At VCU, all students who participate in service-learning programs abroad are led by faculty members who have developed their courses through the Division of Community Engagement’s service learning office, which provides guidance and best practices in how to lead ethical service programs in foreign countries.
Additionally, VCU’s UNIV 291: Maximizing Your Study Abroad course engages students with discussion of ethical service practices, such as not objectifying locals, and addressing community-identified needs as opposed to volunteer-identified needs.

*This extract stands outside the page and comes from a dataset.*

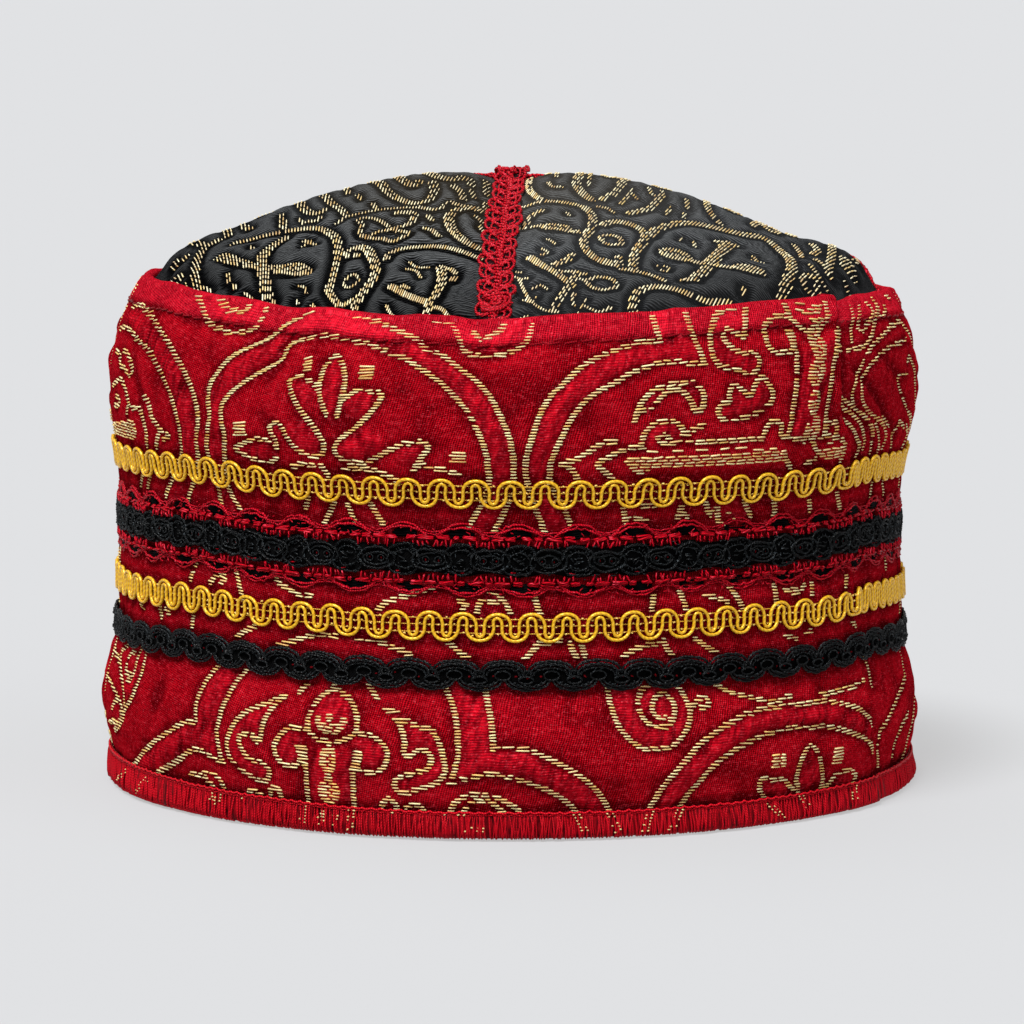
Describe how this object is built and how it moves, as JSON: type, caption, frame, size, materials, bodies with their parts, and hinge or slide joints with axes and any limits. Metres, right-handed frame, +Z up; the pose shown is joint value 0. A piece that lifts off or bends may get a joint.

Prior to departing for service-learning programs abroad, VCU’s Global Education Office trains students how to best learn from and assimilate into the local culture and how to not be an “ugly American.” Also as part of orientation, students receive training related to confidentiality, professionalism, respect, and ensuring that they understand regulations and rules of community partners.
This semester, Humphrey is teaching a course in the da Vinci Center’s Master of Product Innovation program, and several of his students have already embraced the Sidekick Manifesto.
“My family is from Mexico and we’ve gone down there quite a bit, and obviously poverty is very prevalent, especially in Northern Mexico,” said first-year da Vinci graduate student Christopher Brady. “The idea that’s laid out in the manifesto, that we can’t be heroes and that we should try to facilitate communication and build empathy and relationships, that’s something I've experienced personally.”
“For me,” he added, “it’s about spreading the word and being as cognizant as possible about poverty. And it’s about recognizing that I can do small things, but really it’s enabling and giving other people more power and tools to effect change.”
The Sidekick Manifesto arrives at a time when young people are increasingly interested in helping others, particularly in materially poor communities. The pledge, Humphrey said, is a pushback against the belief that Westerners can solve global poverty.
“In our culture, we’re not asked to question ourselves when we’re abroad or when we’re working with people less powerful than ourselves,” he said. “This manifesto is really saying, ‘Hey, we’ve really got to check ourselves. These are some promises that we need to make.’”
“It says we’re visitors, we don’t share their history, we don’t share their culture, we don’t pay their taxes,” he said. “And we’ve never been poor. We don't live in poverty. Why would we think that we know how to end theirs? There’s this belief we can go abroad and just solve poverty. But ultimately it’s really about trying to find a way to empower local leaders in local communities, solving local problems with local solutions.”